== Requirements ==
Spot every line with the word "that" and return it.

== Source data ==
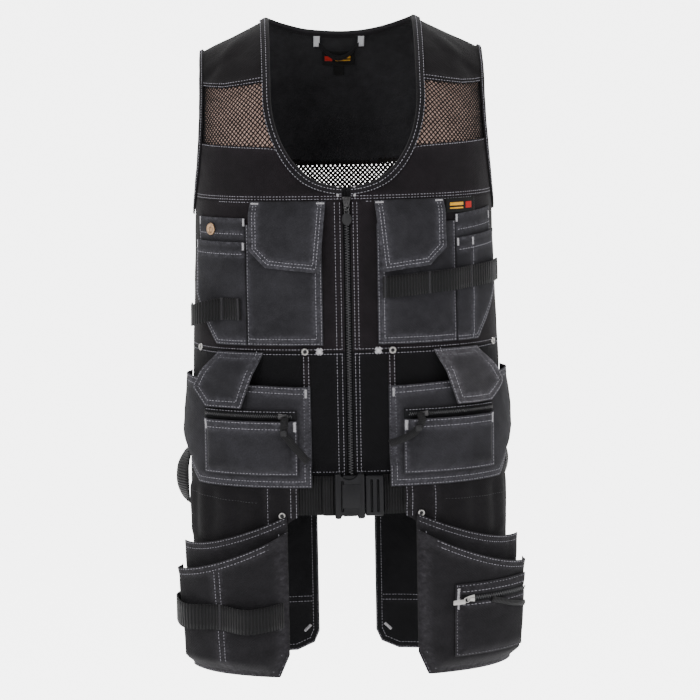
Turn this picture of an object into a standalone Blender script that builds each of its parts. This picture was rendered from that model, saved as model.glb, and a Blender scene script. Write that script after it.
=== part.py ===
"""A zip-front utility work vest with chest and hip pockets, a belt and four tails.

Metres, +Z up, front towards -Y. The origin is the middle of the neck at shoulder height.
Each cloth piece is drawn flat, as a pattern: x is the arc from the middle of the front or
back, y the height along the cloth, z the lift off the body. It is then wrapped onto the form.
"""

import math

import bmesh
import bpy
import numpy as np
from mathutils import Matrix, Vector

# The worn form
VEST_LENGTH = 0.852
HALF_WIDTH = 0.200
FRONT_DEPTH = 0.139
BACK_DEPTH = 0.128
FRONT_SQUARENESS = 2.5
BACK_SQUARENESS = 2.4
CHEST = -0.200
SHOULDER_TURN = 0.170
RIDGE_Y = 0.004
SHOULDER_SLOPE = 0.48
FOLD_RISE = 0.004

# Columns: drop from chest to tail end, half width, front depth, back depth, all as shares
SECTIONS = (
    (0.000, 0.945, 0.993, 0.969),
    (0.153, 0.955, 1.007, 0.938),
    (0.353, 0.980, 0.978, 0.875),
    (0.491, 0.995, 0.986, 0.922),
    (0.613, 1.000, 0.993, 0.969),
    (1.000, 1.000, 0.993, 1.000),
)
# Facet lines that every layer shares, as shares of the half width, along the arc
FACET_LINES = (0.225, 0.450, 0.590, 0.700, 0.800, 0.900, 1.015, 1.160)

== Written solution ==
Turn this picture of an object into a standalone Blender script that builds each of its parts. This picture was rendered from that model, saved as model.glb, and a Blender scene script. Write that script after it.
# Facet lines that every layer shares, as shares of the half width, along the arc